- WHAT IS ASKED -
Each line that follows should be printed again exactly as it stands.

- DATA SEGMENT -
-- Begin --
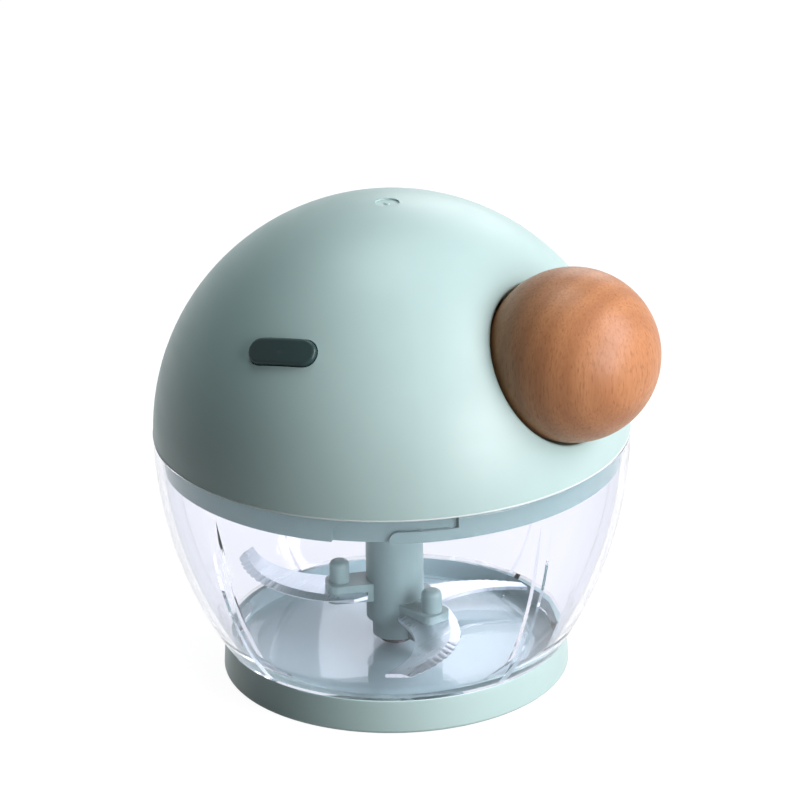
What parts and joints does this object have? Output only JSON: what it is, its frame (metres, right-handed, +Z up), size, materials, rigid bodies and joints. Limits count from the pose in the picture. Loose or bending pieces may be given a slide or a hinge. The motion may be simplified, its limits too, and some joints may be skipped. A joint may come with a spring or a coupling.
{
  "type": "manual food chopper",
  "caption": "Hand-pulled food chopper: clear bowl in a shallow dish, domed lid with a cord reel inside, round wooden pull handle, press button and crescent blades.",
  "frame": {"origin": "centre of the foot pad's underside, on the bowl's axis, at the height of the surface it stands on", "axes": "+Z up along the bowl's axis, +X towards the wooden pull handle, -Y towards the press button"},
  "size_m": [0.1435, 0.126, 0.1307],
  "materials": {
    "clear_plastic": "polished",
    "mint_matte": "satin",
    "mint_lid": "satin",
    "mint_gloss": "gloss",
    "foot_rubber": "matt",
    "seal_silicone": "matt",
    "blade_steel": "ground",
    "bright_steel": "polished",
    "spring_steel": "blued",
    "reel_plastic": "moulded",
    "pawl_plastic": "moulded",
    "wood": "oiled",
    "cord_fibre": "braided"
  },
  "bodies": {
    "bowl": {"bowl": "clear_plastic", "base_dish": "mint_matte", "foot_pad": "foot_rubber", "pivot_pin": "bright_steel"},
    "lid_seal": {"lid_seal": "seal_silicone"},
    "lid": {"dome_shell": "mint_matte", "lid_plate": "mint_lid", "dome_screws": "bright_steel", "reel_housing": "reel_plastic", "housing_screws": "bright_steel", "spool_axle": "bright_steel", "hub_washer": "reel_plastic", "rewind_spring": "spring_steel", "cord_eyelet": "bright_steel", "button_spring": "spring_steel"},
    "drive_hub": {"drive_hub": "reel_plastic"},
    "spool": {"spool": "reel_plastic", "wound_cord": "cord_fibre", "spring_retainer": "bright_steel"},
    "pawl_a": {"clutch_pawl_a": "pawl_plastic"},
    "pawl_b": {"clutch_pawl_b": "pawl_plastic"},
    "handle": {"handle_ball": "wood", "ball_insert": "reel_plastic", "cord_knot": "cord_fibre", "pull_cord": "cord_fibre"},
    "button": {"press_button": "mint_gloss", "button_clip": "bright_steel"},
    "blades": {"blade_column": "mint_matte", "blade_upper": "blade_steel", "blade_middle": "blade_steel", "blade_lower": "blade_steel"}
  },
  "joints": [
    {"name": "lid_lift", "type": "slide", "parent": "bowl", "child": "lid_seal", "axis": [0, 0, 1], "range_m": [0, 0.12]},
    {"name": "lid_twist", "type": "hinge", "parent": "lid_seal", "child": "lid", "pos_m": [0, 0, 0.068], "axis": [0, 0, 1], "range_deg": [0, 17.5]},
    {"name": "handle_pull", "type": "slide", "parent": "lid", "child": "handle", "axis": [0.8673, 0, 0.4977], "range_m": [0, 0.28], "stiffness_N_per_m": 8, "springref_m": -0.3, "deforming": ["pull_cord"]},
    {"name": "spool_spin", "type": "hinge", "parent": "lid", "child": "spool", "pos_m": [0, 0, 0.082], "axis": [0, 0, 1], "range_deg": [0, 985.2], "deforming": ["rewind_spring"]},
    {"name": "hub_spin", "type": "hinge", "parent": "lid", "child": "drive_hub", "pos_m": [0, 0, 0.072], "axis": [0, 0, 1], "range_deg": [0, 985.2]},
    {"name": "blade_spin", "type": "hinge", "parent": "bowl", "child": "blades", "pos_m": [0, 0, 0.0173], "axis": [0, 0, 1], "range_deg": [0, 985.2]},
    {"name": "pawl_a_tilt", "type": "hinge", "parent": "spool", "child": "pawl_a", "pos_m": [0.0105, 0, 0.0745], "axis": [0, 0, 1], "range_deg": [0, 12], "stiffness_Nm_per_rad": 0.0001, "springref_deg": -5.73},
    {"name": "pawl_b_tilt", "type": "hinge", "parent": "spool", "child": "pawl_b", "pos_m": [-0.0105, 0, 0.0745], "axis": [0, 0, 1], "range_deg": [0, 12], "stiffness_Nm_per_rad": 0.0001, "springref_deg": -5.73},
    {"name": "button_press", "type": "slide", "parent": "lid", "child": "button", "axis": [-0.0453, 0.7904, -0.611], "range_m": [0, 0.0012], "stiffness_N_per_m": 250, "springref_m": -0.002, "deforming": ["button_spring"]}
  ],
  "couplings": [
    {"joint": "spool_spin", "follows": "handle_pull", "rad_per_m": 61.35},
    {"joint": "hub_spin", "follows": "handle_pull", "rad_per_m": 61.35},
    {"joint": "blade_spin", "follows": "handle_pull", "rad_per_m": 61.35}
  ]
}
-- End --
- WRITTEN REPLY -
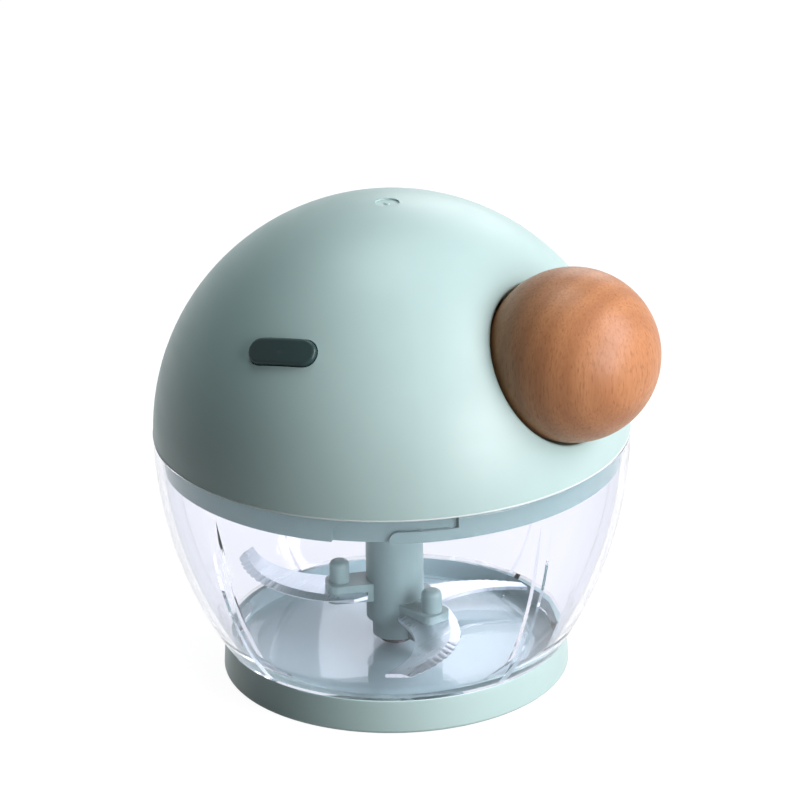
What parts and joints does this object have? Output only JSON: what it is, its frame (metres, right-handed, +Z up), size, materials, rigid bodies and joints. Limits count from the pose in the picture. Loose or bending pieces may be given a slide or a hinge. The motion may be simplified, its limits too, and some joints may be skipped. A joint may come with a spring or a coupling.
{
  "type": "manual food chopper",
  "caption": "Hand-pulled food chopper: clear bowl in a shallow dish, domed lid with a cord reel inside, round wooden pull handle, press button and crescent blades.",
  "frame": {"origin": "centre of the foot pad's underside, on the bowl's axis, at the height of the surface it stands on", "axes": "+Z up along the bowl's axis, +X towards the wooden pull handle, -Y towards the press button"},
  "size_m": [0.1435, 0.126, 0.1307],
  "materials": {
    "clear_plastic": "polished",
    "mint_matte": "satin",
    "mint_lid": "satin",
    "mint_gloss": "gloss",
    "foot_rubber": "matt",
    "seal_silicone": "matt",
    "blade_steel": "ground",
    "bright_steel": "polished",
    "spring_steel": "blued",
    "reel_plastic": "moulded",
    "pawl_plastic": "moulded",
    "wood": "oiled",
    "cord_fibre": "braided"
  },
  "bodies": {
    "bowl": {"bowl": "clear_plastic", "base_dish": "mint_matte", "foot_pad": "foot_rubber", "pivot_pin": "bright_steel"},
    "lid_seal": {"lid_seal": "seal_silicone"},
    "lid": {"dome_shell": "mint_matte", "lid_plate": "mint_lid", "dome_screws": "bright_steel", "reel_housing": "reel_plastic", "housing_screws": "bright_steel", "spool_axle": "bright_steel", "hub_washer": "reel_plastic", "rewind_spring": "spring_steel", "cord_eyelet": "bright_steel", "button_spring": "spring_steel"},
    "drive_hub": {"drive_hub": "reel_plastic"},
    "spool": {"spool": "reel_plastic", "wound_cord": "cord_fibre", "spring_retainer": "bright_steel"},
    "pawl_a": {"clutch_pawl_a": "pawl_plastic"},
    "pawl_b": {"clutch_pawl_b": "pawl_plastic"},
    "handle": {"handle_ball": "wood", "ball_insert": "reel_plastic", "cord_knot": "cord_fibre", "pull_cord": "cord_fibre"},
    "button": {"press_button": "mint_gloss", "button_clip": "bright_steel"},
    "blades": {"blade_column": "mint_matte", "blade_upper": "blade_steel", "blade_middle": "blade_steel", "blade_lower": "blade_steel"}
  },
  "joints": [
    {"name": "lid_lift", "type": "slide", "parent": "bowl", "child": "lid_seal", "axis": [0, 0, 1], "range_m": [0, 0.12]},
    {"name": "lid_twist", "type": "hinge", "parent": "lid_seal", "child": "lid", "pos_m": [0, 0, 0.068], "axis": [0, 0, 1], "range_deg": [0, 17.5]},
    {"name": "handle_pull", "type": "slide", "parent": "lid", "child": "handle", "axis": [0.8673, 0, 0.4977], "range_m": [0, 0.28], "stiffness_N_per_m": 8, "springref_m": -0.3, "deforming": ["pull_cord"]},
    {"name": "spool_spin", "type": "hinge", "parent": "lid", "child": "spool", "pos_m": [0, 0, 0.082], "axis": [0, 0, 1], "range_deg": [0, 985.2], "deforming": ["rewind_spring"]},
    {"name": "hub_spin", "type": "hinge", "parent": "lid", "child": "drive_hub", "pos_m": [0, 0, 0.072], "axis": [0, 0, 1], "range_deg": [0, 985.2]},
    {"name": "blade_spin", "type": "hinge", "parent": "bowl", "child": "blades", "pos_m": [0, 0, 0.0173], "axis": [0, 0, 1], "range_deg": [0, 985.2]},
    {"name": "pawl_a_tilt", "type": "hinge", "parent": "spool", "child": "pawl_a", "pos_m": [0.0105, 0, 0.0745], "axis": [0, 0, 1], "range_deg": [0, 12], "stiffness_Nm_per_rad": 0.0001, "springref_deg": -5.73},
    {"name": "pawl_b_tilt", "type": "hinge", "parent": "spool", "child": "pawl_b", "pos_m": [-0.0105, 0, 0.0745], "axis": [0, 0, 1], "range_deg": [0, 12], "stiffness_Nm_per_rad": 0.0001, "springref_deg": -5.73},
    {"name": "button_press", "type": "slide", "parent": "lid", "child": "button", "axis": [-0.0453, 0.7904, -0.611], "range_m": [0, 0.0012], "stiffness_N_per_m": 250, "springref_m": -0.002, "deforming": ["button_spring"]}
  ],
  "couplings": [
    {"joint": "spool_spin", "follows": "handle_pull", "rad_per_m": 61.35},
    {"joint": "hub_spin", "follows": "handle_pull", "rad_per_m": 61.35},
    {"joint": "blade_spin", "follows": "handle_pull", "rad_per_m": 61.35}
  ]
}